[Data lines]
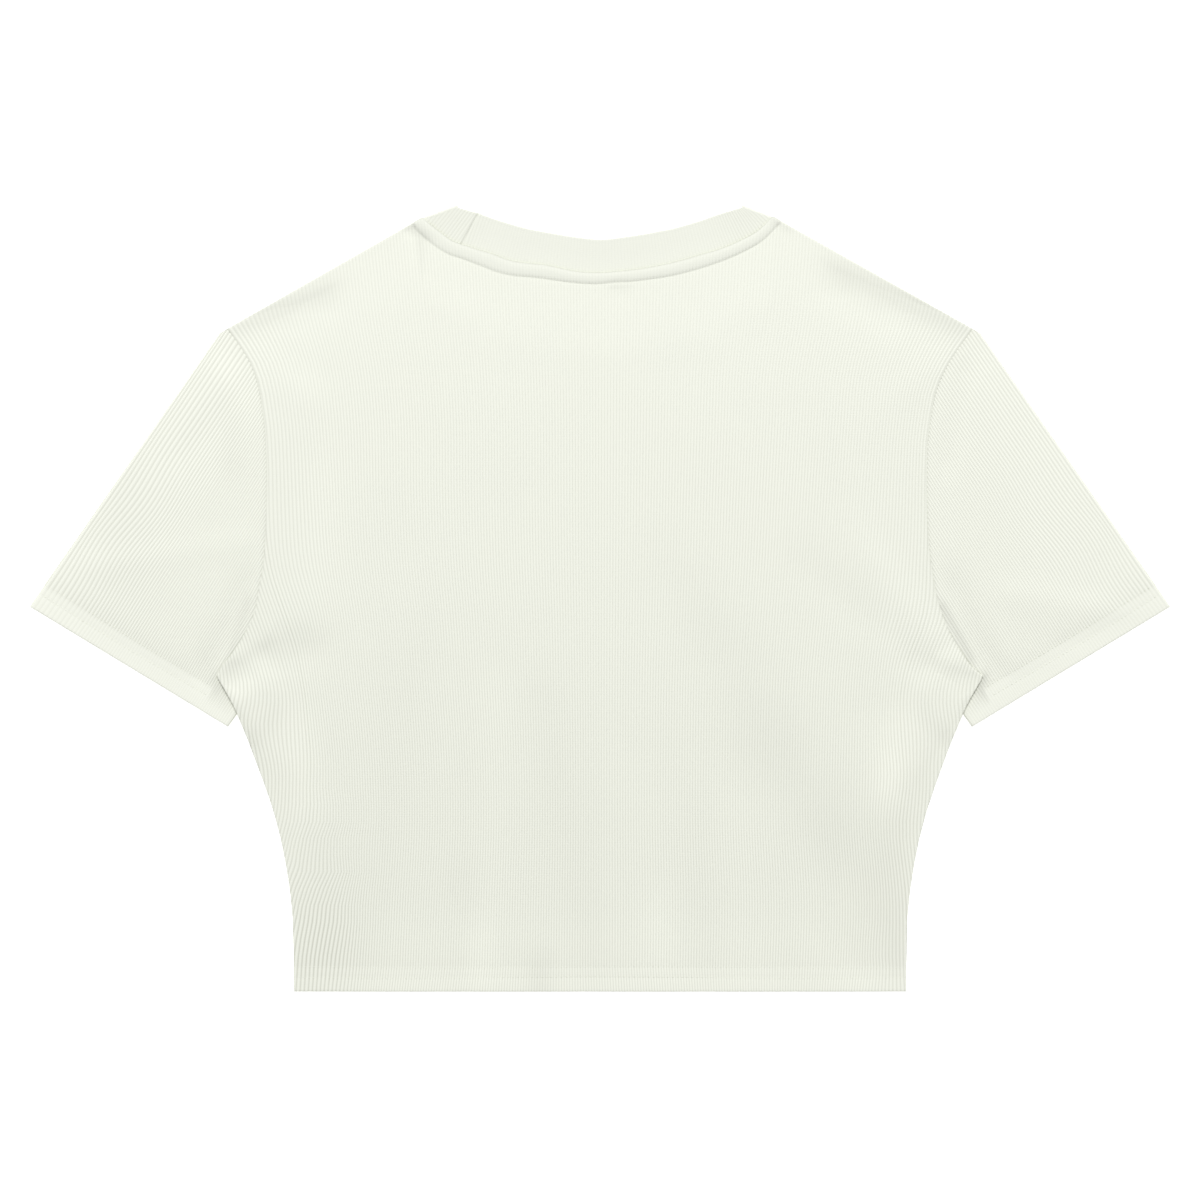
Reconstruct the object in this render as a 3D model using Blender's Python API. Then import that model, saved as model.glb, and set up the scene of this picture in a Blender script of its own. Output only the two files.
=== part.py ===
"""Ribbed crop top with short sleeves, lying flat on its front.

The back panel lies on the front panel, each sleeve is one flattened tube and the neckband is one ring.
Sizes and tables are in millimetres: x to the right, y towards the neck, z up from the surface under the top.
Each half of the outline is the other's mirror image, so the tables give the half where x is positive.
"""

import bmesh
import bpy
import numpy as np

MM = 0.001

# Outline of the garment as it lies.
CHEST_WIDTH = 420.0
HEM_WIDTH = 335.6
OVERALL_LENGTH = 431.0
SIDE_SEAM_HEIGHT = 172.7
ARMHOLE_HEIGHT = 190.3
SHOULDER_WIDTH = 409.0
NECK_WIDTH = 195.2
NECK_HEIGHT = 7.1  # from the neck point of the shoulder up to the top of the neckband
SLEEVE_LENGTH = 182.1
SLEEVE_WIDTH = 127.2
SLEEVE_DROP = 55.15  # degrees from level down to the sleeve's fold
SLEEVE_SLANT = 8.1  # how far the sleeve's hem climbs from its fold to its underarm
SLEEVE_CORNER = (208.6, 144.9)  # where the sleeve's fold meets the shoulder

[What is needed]
Reproduce all the data word for word.

[Task answer]
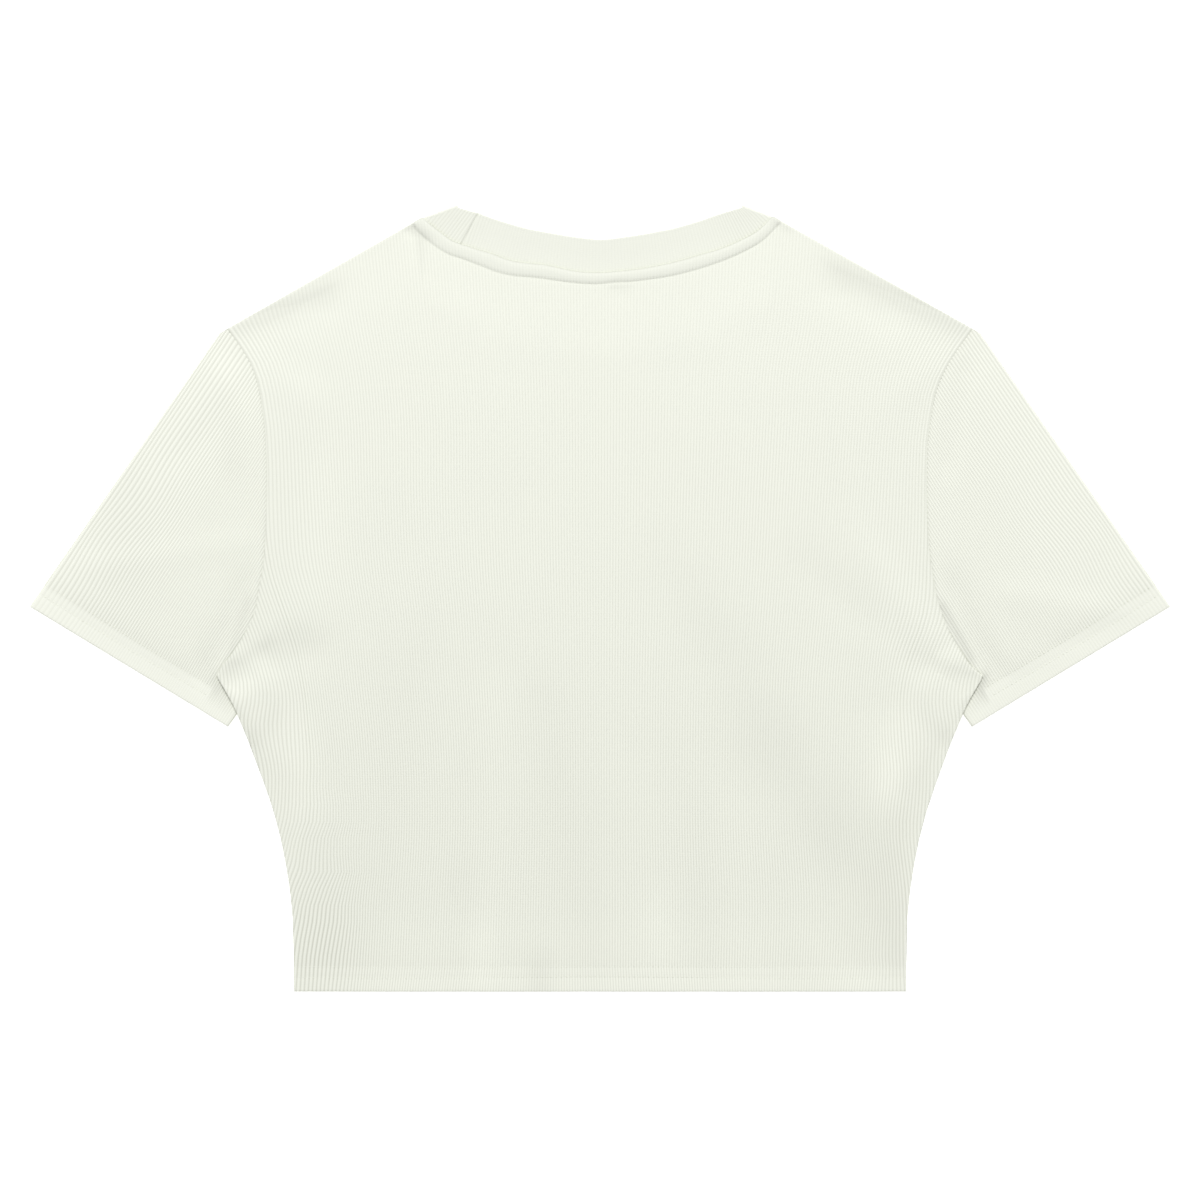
Reconstruct the object in this render as a 3D model using Blender's Python API. Then import that model, saved as model.glb, and set up the scene of this picture in a Blender script of its own. Output only the two files.
=== part.py ===
"""Ribbed crop top with short sleeves, lying flat on its front.

The back panel lies on the front panel, each sleeve is one flattened tube and the neckband is one ring.
Sizes and tables are in millimetres: x to the right, y towards the neck, z up from the surface under the top.
Each half of the outline is the other's mirror image, so the tables give the half where x is positive.
"""

import bmesh
import bpy
import numpy as np

MM = 0.001

# Outline of the garment as it lies.
CHEST_WIDTH = 420.0
HEM_WIDTH = 335.6
OVERALL_LENGTH = 431.0
SIDE_SEAM_HEIGHT = 172.7
ARMHOLE_HEIGHT = 190.3
SHOULDER_WIDTH = 409.0
NECK_WIDTH = 195.2
NECK_HEIGHT = 7.1  # from the neck point of the shoulder up to the top of the neckband
SLEEVE_LENGTH = 182.1
SLEEVE_WIDTH = 127.2
SLEEVE_DROP = 55.15  # degrees from level down to the sleeve's fold
SLEEVE_SLANT = 8.1  # how far the sleeve's hem climbs from its fold to its underarm
SLEEVE_CORNER = (208.6, 144.9)  # where the sleeve's fold meets the shoulder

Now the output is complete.